▶ [STATED EXERCISE]
Pull out the lines from the line containing "for number in" through the line containing "for node in", both lines included, and copy them exactly.

▶ [DATASET EXCERPT]
####

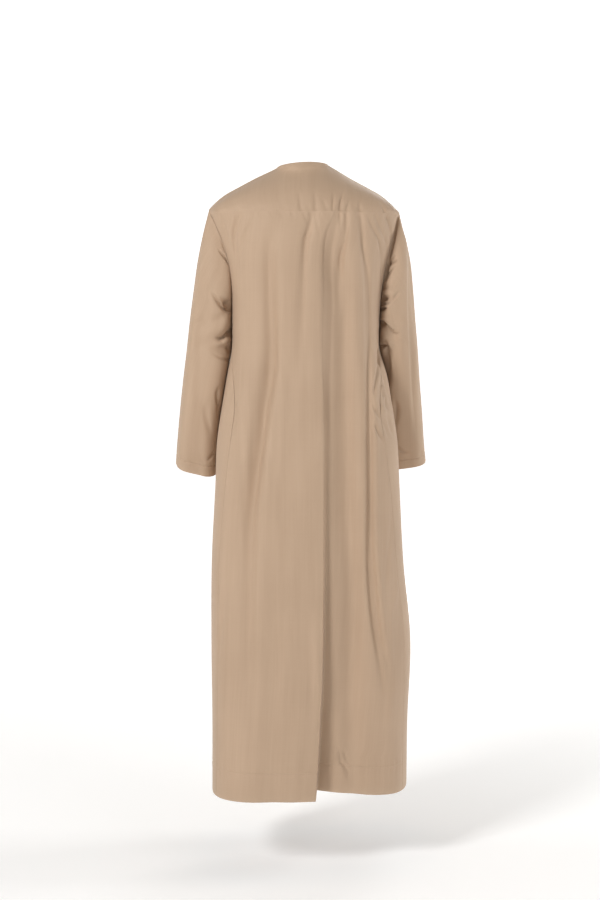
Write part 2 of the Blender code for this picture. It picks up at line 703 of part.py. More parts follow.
# The buttons stand on the placket's middle line.
line, line_out = placket[:, PLACKET_CELLS], outward[:, PLACKET_CELLS]
for number in range(BUTTONS):
    z = BUTTON_FIRST_Z - number * BUTTON_PITCH
    place = np.array([np.interp(z, line[:, 2], line[:, k]) for k in range(3)])
    out = np.array([np.interp(z, line[:, 2], line_out[:, k]) for k in range(3)])
    button(f"button_{number + 1}", place + out * (LAYER_GAP + BUTTON_LIFT + BUTTON_THICK / 2), out)
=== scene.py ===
# %% [markdown]
# # A long plain robe, worn, seen from behind
# This lesson dresses a measured solid model of an ankle-length robe in finer cloth. The solid model gives the sizes;
# here each panel is built again with many more rows and columns, so that it can carry narrow folds, gathers at the yoke
# and puckered stitching. +X is the robe's right side, +Y its front and +Z up, in metres.

# %% Start, and read the solid model
import math
from collections import namedtuple

import bmesh
import bpy
import numpy as np
from mathutils import Matrix, Vector


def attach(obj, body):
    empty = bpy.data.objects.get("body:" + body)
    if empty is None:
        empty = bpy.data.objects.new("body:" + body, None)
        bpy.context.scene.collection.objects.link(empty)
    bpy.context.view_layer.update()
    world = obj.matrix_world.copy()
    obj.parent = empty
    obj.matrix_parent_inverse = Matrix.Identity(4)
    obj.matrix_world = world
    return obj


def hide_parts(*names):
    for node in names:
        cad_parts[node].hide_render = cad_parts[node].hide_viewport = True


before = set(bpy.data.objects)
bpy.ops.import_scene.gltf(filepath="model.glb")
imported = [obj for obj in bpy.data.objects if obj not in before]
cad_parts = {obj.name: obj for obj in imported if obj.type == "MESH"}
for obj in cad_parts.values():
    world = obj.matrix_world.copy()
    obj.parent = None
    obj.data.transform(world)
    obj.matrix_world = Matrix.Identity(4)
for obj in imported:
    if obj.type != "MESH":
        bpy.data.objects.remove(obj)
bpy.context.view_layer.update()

# %% [markdown]
# ## The body's sections
# A tailor would drape the panels on a stand. Here the stand is a table of level sections: how far the cloth reaches to
# the left, right, back and front at each height, and how square the section is. A smooth curve through the rows gives
# every height between them, so that the panels have no bands where one row of the table meets the next.

# %% Tables of the body and its seams
HEM_Z = -1.390
YOKE_Z = -0.112
UNDERARM_Z = -0.302
Section = namedtuple("Section", "z left right back front square skew")
BODY = (
    Section(-0.112, -0.211, 0.219, -0.122, 0.098, 2.30, 0.000),
    Section(-0.170, -0.190, 0.205, -0.130, 0.112, 2.40, 0.000),
    Section(-0.235, -0.171, 0.190, -0.134, 0.119, 2.45, 0.000),
    Section(-0.302, -0.1600, 0.177, -0.135, 0.122, 2.50, 0.000),
    Section(-0.360, -0.1590, 0.1732, -0.133, 0.122, 2.50, 0.000),
    Section(-0.410, -0.1595, 0.1735, -0.132, 0.123, 2.50, 0.000),
    Section(-0.470, -0.1700, 0.1905, -0.132, 0.124, 2.50, 0.000),
    Section(-0.530, -0.1800, 0.2010, -0.134, 0.126, 2.55, 0.000),
    Section(-0.620, -0.1930, 0.2145, -0.141, 0.129, 2.60, 0.002),
    Section(-0.710, -0.1965, 0.219, -0.148, 0.131, 2.65, 0.004),
    Section(-0.890, -0.2045, 0.228, -0.160, 0.136, 2.80, 0.010),
    Section(-1.070, -0.2045, 0.244, -0.172, 0.143, 3.00, 0.017),
    Section(-1.250, -0.2015, 0.237, -0.185, 0.152, 3.15, 0.025),
    Section(-1.390, -0.2010, 0.235, -0.195, 0.160, 3.30, 0.030),
)
# How far behind the widest point the side seam runs, in degrees round the section.
SeamPlace = namedtuple("SeamPlace", "z angle")
SIDE_SEAM = (
    SeamPlace(-0.302, 0.0),
    SeamPlace(-0.365, 4.0),
    SeamPlace(-0.412, 11.0),
    SeamPlace(-0.460, 23.0),
    SeamPlace(-0.505, 33.0),
    SeamPlace(-0.554, 38.0),
    SeamPlace(-0.600, 38.0),
    SeamPlace(-0.720, 33.0),
    SeamPlace(-1.000, 29.0),
    SeamPlace(-1.390, 26.0),
)
# The armhole's edge at the yoke and at its deepest, in the same degrees, on the left (-1) and right (1).
ARMHOLE_TOP_ANGLE = {-1: 13.0, 1: 12.0}
ARMHOLE_DEEP_ANGLE = {-1: 20.0, 1: 14.0}
ARMHOLE_DEEP_Z = -0.205


def curve_between(first, last, leave, arrive, t):
    """Places on a smooth curve from first to last, which leaves and arrives at the given slopes."""
    near = first * (2 * t**3 - 3 * t**2 + 1) + leave * (t**3 - 2 * t**2 + t)
    return near + last * (3 * t**2 - 2 * t**3) + arrive * (t**3 - t**2)


def smooth_table(rows, column, z):
    """The named column of a table of sections at any height, on a smooth curve through its rows."""
    heights = np.array([row.z for row in rows])[::-1]
    values = np.array([getattr(row, column) for row in rows])[::-1]
    slopes = np.gradient(values, heights)
    z = np.clip(z, heights[0], heights[-1])
    cell = np.clip(np.searchsorted(heights, z) - 1, 0, len(heights) - 2)
    span = heights[cell + 1] - heights[cell]
    t = (z - heights[cell]) / span
    return curve_between(values[cell], values[cell + 1], slopes[cell] * span, slopes[cell + 1] * span, t)


def smooth_step(t):
    """0 below 0, 1 above 1, and a soft rise between them."""
    t = np.clip(t, 0.0, 1.0)
    return t * t * (3.0 - 2.0 * t)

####

▶ [SOLVED EXERCISE]
for number in range(BUTTONS):
    z = BUTTON_FIRST_Z - number * BUTTON_PITCH
    place = np.array([np.interp(z, line[:, 2], line[:, k]) for k in range(3)])
    out = np.array([np.interp(z, line[:, 2], line_out[:, k]) for k in range(3)])
    button(f"button_{number + 1}", place + out * (LAYER_GAP + BUTTON_LIFT + BUTTON_THICK / 2), out)
=== scene.py ===
# %% [markdown]
# # A long plain robe, worn, seen from behind
# This lesson dresses a measured solid model of an ankle-length robe in finer cloth. The solid model gives the sizes;
# here each panel is built again with many more rows and columns, so that it can carry narrow folds, gathers at the yoke
# and puckered stitching. +X is the robe's right side, +Y its front and +Z up, in metres.

# %% Start, and read the solid model
import math
from collections import namedtuple

import bmesh
import bpy
import numpy as np
from mathutils import Matrix, Vector


def attach(obj, body):
    empty = bpy.data.objects.get("body:" + body)
    if empty is None:
        empty = bpy.data.objects.new("body:" + body, None)
        bpy.context.scene.collection.objects.link(empty)
    bpy.context.view_layer.update()
    world = obj.matrix_world.copy()
    obj.parent = empty
    obj.matrix_parent_inverse = Matrix.Identity(4)
    obj.matrix_world = world
    return obj


def hide_parts(*names):
    for node in names:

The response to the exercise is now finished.